DATA SHOWN
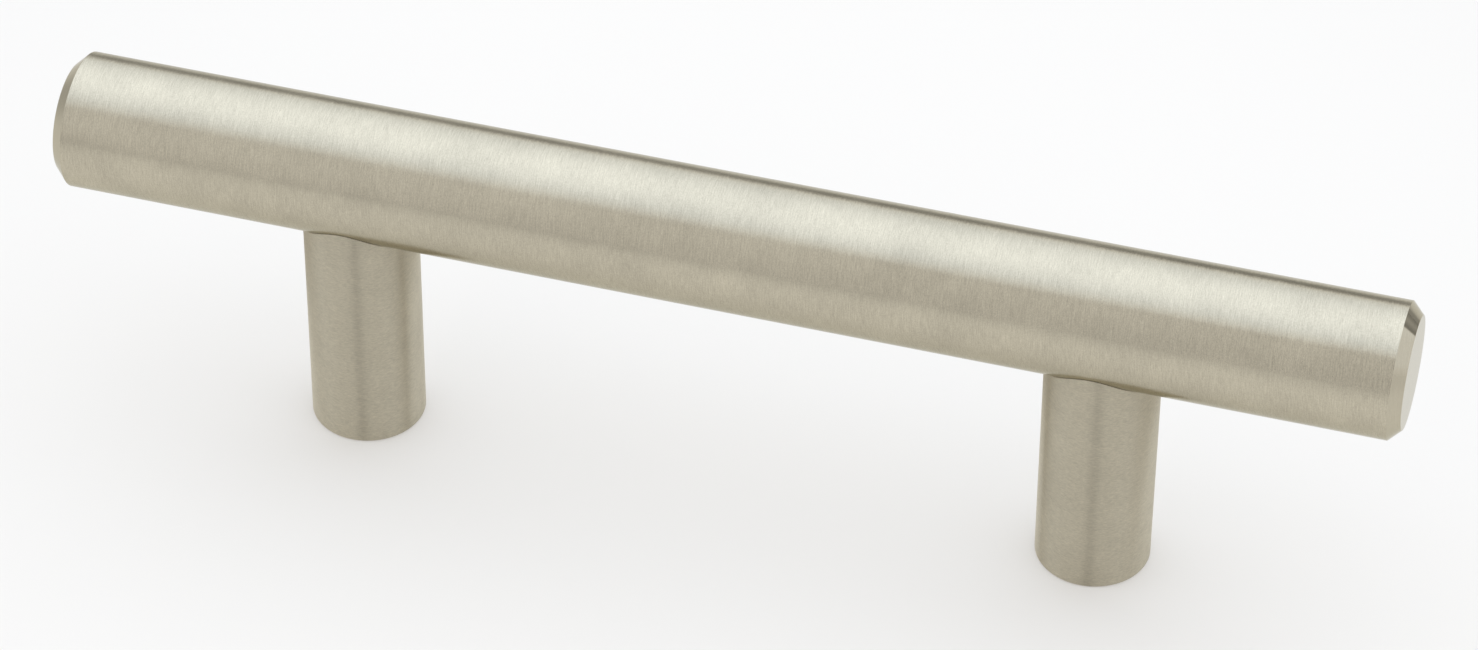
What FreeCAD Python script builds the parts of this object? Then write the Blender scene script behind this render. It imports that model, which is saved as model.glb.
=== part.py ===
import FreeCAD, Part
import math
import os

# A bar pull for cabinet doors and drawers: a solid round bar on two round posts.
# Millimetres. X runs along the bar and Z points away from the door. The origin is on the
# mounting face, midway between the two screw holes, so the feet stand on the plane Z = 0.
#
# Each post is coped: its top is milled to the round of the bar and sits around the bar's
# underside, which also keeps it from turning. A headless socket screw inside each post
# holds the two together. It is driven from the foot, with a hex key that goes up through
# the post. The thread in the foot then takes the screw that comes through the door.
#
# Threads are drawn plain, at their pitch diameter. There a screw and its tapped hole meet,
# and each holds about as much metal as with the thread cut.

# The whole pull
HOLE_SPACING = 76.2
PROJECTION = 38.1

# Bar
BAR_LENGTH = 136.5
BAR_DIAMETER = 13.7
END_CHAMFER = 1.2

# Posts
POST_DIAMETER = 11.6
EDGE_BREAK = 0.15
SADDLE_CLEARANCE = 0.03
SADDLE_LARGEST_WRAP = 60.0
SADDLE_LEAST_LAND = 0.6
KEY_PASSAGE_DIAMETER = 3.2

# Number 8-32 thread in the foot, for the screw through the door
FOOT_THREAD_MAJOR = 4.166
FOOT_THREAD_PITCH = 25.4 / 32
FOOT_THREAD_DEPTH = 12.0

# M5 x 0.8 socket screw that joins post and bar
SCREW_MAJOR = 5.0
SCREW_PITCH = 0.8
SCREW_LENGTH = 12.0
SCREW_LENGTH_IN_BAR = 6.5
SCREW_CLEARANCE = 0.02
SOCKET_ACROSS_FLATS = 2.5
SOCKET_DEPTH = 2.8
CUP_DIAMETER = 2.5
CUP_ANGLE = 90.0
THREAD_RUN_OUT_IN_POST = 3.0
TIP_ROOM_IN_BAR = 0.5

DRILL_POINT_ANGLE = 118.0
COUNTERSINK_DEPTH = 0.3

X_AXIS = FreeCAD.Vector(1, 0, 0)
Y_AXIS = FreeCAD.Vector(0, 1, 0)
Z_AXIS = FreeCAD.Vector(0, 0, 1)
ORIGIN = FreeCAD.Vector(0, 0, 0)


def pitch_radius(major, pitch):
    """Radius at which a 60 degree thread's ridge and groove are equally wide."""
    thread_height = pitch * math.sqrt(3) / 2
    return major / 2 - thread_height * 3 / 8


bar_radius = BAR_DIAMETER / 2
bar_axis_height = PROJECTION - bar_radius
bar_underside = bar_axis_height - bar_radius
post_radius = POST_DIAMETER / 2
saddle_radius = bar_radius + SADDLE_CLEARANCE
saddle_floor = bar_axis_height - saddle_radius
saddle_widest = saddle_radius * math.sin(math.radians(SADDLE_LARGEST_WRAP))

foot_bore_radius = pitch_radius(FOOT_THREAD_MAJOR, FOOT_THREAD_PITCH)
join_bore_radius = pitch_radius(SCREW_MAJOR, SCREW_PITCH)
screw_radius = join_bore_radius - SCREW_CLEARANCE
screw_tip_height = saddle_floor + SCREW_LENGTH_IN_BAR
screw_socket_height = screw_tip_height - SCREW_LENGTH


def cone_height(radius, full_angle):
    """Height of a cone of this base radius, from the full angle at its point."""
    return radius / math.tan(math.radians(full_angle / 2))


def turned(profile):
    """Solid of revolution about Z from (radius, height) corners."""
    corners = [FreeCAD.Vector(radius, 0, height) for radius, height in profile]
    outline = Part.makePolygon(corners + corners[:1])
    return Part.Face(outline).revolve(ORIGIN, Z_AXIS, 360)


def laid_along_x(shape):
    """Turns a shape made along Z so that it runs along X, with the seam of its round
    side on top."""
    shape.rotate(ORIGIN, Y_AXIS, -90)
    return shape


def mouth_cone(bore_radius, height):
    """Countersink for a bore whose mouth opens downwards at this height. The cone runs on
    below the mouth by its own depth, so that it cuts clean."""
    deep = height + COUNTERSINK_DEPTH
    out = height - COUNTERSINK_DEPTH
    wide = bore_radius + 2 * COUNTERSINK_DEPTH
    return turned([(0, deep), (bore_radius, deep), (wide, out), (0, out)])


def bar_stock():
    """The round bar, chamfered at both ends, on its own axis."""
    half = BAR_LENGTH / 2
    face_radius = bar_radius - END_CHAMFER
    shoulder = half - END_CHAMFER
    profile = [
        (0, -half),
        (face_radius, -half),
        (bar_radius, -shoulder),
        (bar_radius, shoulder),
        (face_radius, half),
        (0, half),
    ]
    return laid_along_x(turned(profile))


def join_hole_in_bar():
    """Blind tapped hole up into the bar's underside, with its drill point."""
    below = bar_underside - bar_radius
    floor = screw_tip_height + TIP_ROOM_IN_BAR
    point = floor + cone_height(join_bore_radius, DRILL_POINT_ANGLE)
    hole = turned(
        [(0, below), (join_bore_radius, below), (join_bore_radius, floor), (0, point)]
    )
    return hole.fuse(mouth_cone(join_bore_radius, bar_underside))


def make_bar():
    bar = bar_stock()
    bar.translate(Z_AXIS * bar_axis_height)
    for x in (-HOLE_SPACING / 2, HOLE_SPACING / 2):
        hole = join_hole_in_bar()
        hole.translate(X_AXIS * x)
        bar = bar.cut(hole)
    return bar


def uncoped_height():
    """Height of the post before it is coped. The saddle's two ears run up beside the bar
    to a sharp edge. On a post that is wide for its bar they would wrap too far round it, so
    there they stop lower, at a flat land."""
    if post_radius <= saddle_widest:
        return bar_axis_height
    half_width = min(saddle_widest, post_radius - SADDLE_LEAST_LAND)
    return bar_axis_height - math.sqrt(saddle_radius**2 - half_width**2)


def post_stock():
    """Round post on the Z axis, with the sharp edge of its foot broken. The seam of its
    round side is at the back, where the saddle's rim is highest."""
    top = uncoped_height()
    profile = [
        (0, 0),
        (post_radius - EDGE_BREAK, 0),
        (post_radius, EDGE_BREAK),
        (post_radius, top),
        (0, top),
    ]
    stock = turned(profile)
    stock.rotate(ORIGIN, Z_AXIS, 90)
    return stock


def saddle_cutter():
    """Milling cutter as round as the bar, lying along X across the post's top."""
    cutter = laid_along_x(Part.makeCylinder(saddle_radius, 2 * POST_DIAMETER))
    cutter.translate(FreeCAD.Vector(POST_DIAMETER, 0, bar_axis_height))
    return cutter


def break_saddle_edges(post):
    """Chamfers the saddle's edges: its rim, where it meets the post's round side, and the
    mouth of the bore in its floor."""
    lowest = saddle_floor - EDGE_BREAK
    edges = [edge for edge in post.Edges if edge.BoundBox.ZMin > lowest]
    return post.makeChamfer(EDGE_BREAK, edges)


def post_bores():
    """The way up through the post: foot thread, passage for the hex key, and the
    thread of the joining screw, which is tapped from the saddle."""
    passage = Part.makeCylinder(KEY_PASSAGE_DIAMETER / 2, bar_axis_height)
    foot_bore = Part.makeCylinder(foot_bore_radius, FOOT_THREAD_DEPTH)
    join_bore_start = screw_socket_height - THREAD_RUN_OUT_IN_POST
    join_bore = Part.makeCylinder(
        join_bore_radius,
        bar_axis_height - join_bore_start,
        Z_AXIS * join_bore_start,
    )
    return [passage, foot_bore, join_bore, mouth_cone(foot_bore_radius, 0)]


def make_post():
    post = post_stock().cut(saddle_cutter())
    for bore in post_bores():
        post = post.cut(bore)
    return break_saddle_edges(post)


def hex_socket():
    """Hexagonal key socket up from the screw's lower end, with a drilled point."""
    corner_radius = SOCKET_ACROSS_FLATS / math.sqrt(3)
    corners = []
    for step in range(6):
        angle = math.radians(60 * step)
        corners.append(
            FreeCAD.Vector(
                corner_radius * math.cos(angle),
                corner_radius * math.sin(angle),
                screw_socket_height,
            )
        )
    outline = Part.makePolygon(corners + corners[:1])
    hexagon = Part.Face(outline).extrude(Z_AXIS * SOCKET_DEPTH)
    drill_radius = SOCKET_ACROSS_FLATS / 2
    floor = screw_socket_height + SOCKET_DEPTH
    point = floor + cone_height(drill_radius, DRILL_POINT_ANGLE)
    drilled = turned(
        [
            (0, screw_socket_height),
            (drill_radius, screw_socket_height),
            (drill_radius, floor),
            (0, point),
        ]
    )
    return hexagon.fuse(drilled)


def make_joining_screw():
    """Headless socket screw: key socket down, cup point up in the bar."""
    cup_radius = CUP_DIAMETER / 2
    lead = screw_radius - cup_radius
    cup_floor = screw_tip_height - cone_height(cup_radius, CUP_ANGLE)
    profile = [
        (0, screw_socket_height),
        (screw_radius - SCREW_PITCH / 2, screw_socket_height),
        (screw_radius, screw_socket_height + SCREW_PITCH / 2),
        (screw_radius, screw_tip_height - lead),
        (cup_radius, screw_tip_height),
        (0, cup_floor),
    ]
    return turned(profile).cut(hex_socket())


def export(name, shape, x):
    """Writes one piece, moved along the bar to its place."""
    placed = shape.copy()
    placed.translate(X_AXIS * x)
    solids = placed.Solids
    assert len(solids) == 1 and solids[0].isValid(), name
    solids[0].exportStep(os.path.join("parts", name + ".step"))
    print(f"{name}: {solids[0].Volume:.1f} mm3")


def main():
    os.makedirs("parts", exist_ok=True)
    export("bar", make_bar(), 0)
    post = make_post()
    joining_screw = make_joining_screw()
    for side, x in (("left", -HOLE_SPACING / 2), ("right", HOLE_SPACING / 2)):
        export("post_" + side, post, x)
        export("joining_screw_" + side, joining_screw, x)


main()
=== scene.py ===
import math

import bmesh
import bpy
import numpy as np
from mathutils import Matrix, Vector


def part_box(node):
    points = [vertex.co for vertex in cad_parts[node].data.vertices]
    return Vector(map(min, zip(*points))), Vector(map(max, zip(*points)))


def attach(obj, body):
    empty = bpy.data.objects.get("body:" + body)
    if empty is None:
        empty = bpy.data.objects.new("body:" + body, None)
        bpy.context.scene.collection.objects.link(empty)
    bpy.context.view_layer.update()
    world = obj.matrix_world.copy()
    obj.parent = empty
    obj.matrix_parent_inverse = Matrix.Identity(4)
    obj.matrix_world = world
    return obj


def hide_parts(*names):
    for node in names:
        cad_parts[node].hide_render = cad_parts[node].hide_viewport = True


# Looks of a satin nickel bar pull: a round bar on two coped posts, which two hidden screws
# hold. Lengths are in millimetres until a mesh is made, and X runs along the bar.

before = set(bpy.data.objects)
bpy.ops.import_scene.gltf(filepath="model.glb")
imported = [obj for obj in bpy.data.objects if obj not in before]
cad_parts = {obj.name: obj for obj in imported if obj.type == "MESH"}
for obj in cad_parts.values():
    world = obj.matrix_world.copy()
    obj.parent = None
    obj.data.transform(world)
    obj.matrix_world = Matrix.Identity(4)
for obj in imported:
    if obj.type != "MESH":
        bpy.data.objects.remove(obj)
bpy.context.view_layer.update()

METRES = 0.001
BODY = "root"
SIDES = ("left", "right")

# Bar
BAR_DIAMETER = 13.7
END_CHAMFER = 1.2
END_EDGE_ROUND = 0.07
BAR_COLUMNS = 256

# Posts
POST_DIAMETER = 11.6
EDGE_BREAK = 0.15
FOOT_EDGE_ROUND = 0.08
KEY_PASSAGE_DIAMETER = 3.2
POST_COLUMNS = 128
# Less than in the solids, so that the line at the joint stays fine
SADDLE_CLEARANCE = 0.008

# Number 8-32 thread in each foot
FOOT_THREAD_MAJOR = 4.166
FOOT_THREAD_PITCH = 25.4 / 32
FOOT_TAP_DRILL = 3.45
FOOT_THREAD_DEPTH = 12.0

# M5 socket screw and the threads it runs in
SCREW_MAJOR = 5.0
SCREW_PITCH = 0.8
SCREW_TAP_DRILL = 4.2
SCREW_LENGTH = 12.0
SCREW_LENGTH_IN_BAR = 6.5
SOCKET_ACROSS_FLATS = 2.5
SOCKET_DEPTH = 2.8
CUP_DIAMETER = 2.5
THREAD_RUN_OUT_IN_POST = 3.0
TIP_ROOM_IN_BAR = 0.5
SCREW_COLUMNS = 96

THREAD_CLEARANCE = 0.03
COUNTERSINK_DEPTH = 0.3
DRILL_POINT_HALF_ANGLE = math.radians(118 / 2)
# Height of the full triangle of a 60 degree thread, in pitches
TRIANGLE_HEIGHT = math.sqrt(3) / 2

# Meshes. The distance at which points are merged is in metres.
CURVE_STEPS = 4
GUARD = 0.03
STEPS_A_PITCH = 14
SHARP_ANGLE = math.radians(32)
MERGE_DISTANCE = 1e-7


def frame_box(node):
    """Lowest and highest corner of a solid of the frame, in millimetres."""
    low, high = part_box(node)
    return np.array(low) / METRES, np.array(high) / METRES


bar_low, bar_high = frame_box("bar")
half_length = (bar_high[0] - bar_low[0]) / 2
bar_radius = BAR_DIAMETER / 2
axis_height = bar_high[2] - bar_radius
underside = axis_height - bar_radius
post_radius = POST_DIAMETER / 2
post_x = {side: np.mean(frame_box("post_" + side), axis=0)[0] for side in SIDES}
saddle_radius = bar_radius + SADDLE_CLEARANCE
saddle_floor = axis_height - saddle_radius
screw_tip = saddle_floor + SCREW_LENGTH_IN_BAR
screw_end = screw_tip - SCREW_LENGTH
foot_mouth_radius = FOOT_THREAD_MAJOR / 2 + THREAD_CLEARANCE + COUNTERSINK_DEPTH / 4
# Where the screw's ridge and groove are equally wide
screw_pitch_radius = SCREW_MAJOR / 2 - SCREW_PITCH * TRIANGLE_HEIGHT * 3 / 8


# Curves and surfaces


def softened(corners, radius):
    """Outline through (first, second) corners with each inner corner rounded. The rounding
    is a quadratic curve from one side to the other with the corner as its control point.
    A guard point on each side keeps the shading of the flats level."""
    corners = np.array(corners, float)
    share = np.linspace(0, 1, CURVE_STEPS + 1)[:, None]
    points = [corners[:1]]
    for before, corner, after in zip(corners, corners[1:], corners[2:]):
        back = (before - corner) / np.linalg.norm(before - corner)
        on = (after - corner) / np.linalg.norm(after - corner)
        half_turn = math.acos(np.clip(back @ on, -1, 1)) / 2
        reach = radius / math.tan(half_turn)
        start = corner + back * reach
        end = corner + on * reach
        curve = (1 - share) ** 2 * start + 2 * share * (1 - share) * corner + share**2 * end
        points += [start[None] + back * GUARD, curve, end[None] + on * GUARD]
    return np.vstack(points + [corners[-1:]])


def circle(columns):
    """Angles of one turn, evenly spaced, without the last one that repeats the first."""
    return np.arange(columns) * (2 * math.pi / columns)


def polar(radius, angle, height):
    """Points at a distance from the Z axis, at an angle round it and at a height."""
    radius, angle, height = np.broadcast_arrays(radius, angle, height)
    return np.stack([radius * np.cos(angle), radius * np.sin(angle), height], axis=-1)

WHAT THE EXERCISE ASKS
Give the count of lines holding the word "model" and nothing more.

RESULT OF THIS EXERCISE
2